Scripts that build objects

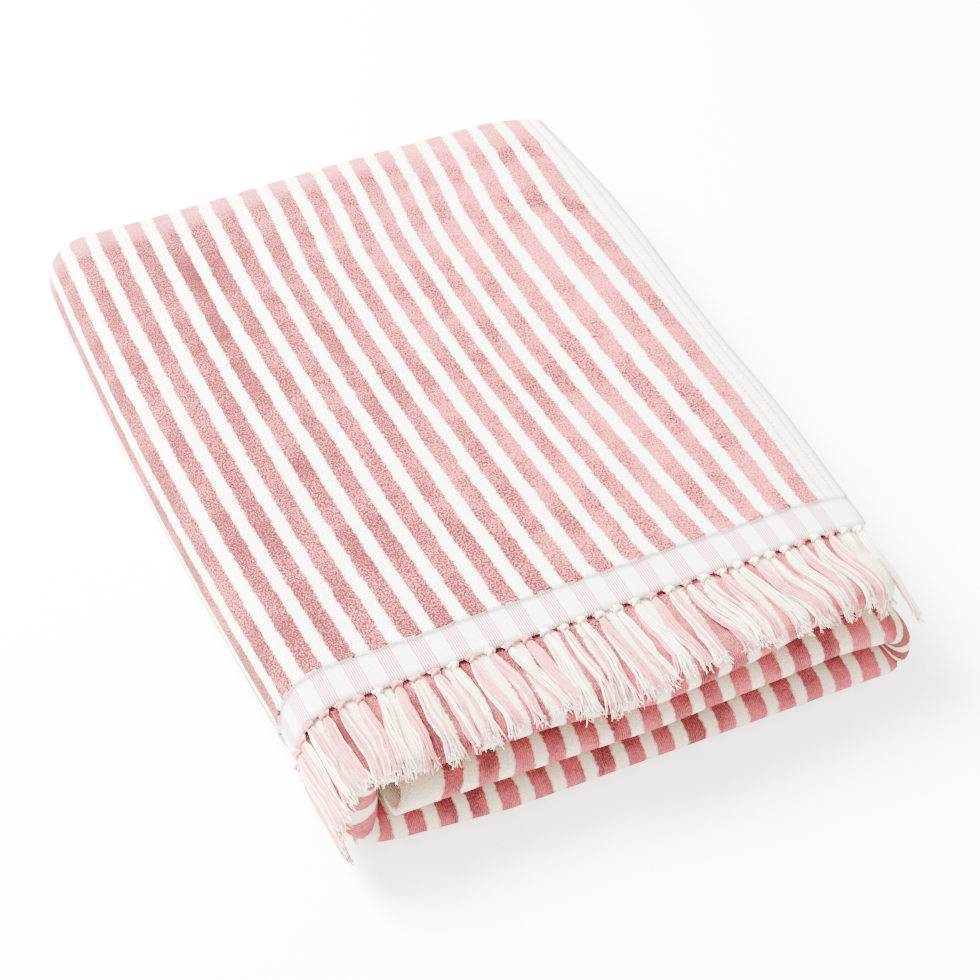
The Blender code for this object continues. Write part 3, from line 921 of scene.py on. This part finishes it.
# %% The course of a lock
LOCK_SUNK = 0.0013
LOCK_RISE = 3.5 * LAYER + PILE / 2 - LOCK_SUNK
NOSE_CLEAR = 0.0020
HANG_SLANT = 0.45
AIM_STEP = 0.0005


def drooping_course(front, start):
    """Course of a lock that hangs over the front fold, from its knot on."""
    centre, middle, depth, height = front_arc(front)
    over = LOCK_RISE - middle - height
    nose = arc(centre, middle, depth + over + NOSE_CLEAR, height + over, 90, 180, 13)
    hanging = nose[-1] - (HANG_SLANT * LOCK_LENGTH, LOCK_LENGTH)
    return np.vstack([[start, LOCK_RISE], [centre + 2 * AIM_STEP, LOCK_RISE], nose, hanging])


def level_course(start, rise, climb):
    """Course of a lock that lies level, or climbs a little, in front of its knot."""
    return np.array([[start, rise], [start - 2 * LOCK_LENGTH, rise + 2 * climb]])


def along_course(course, distance):
    """Where a course has got to after a distance from its knot, and its direction there."""
    walked = np.concatenate([[0.0], np.cumsum(np.hypot(*np.diff(course, axis=0).T))])
    ahead = np.stack([np.interp(distance + AIM_STEP, walked, part) for part in course.T], axis=-1)
    behind = np.stack([np.interp(distance - AIM_STEP, walked, part) for part in course.T], axis=-1)
    heading = ahead - behind
    heading = heading / np.maximum(np.linalg.norm(heading, axis=-1, keepdims=True), 1e-9)
    return (ahead + behind) / 2, heading


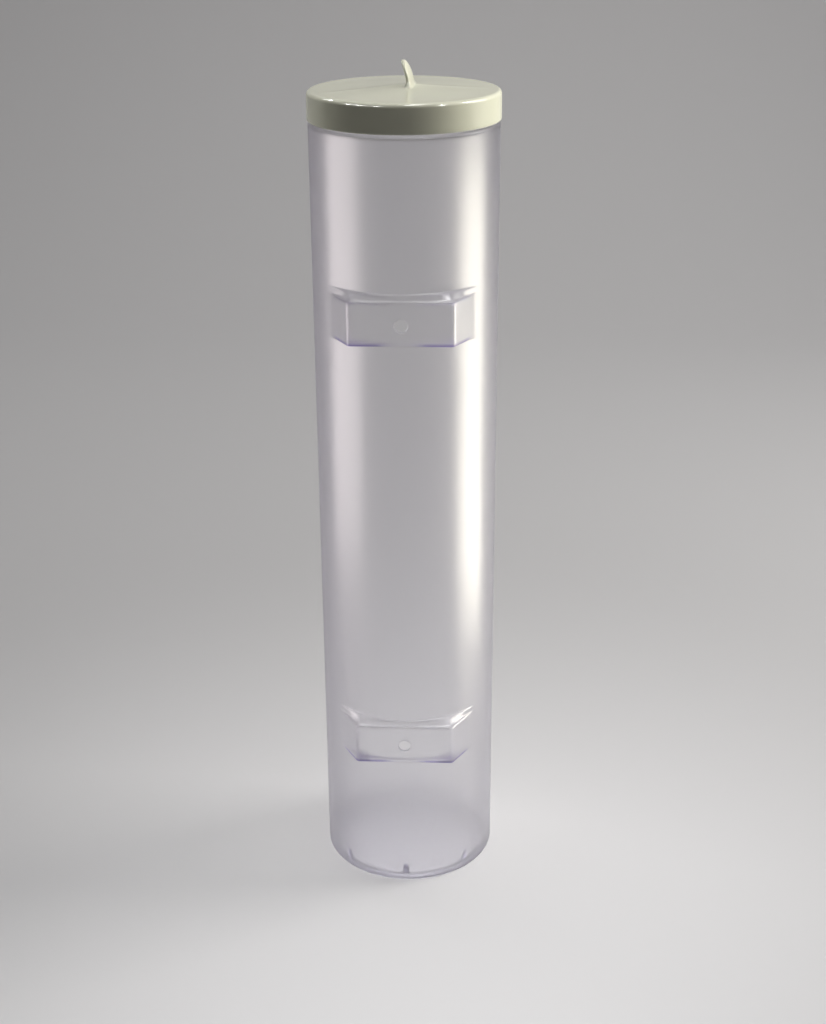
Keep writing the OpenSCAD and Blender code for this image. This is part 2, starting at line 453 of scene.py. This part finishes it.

■ Exercise requirements
Looking at the data above, how many lines hold the word "part"? Respond with the number alone.

■ Written solution
4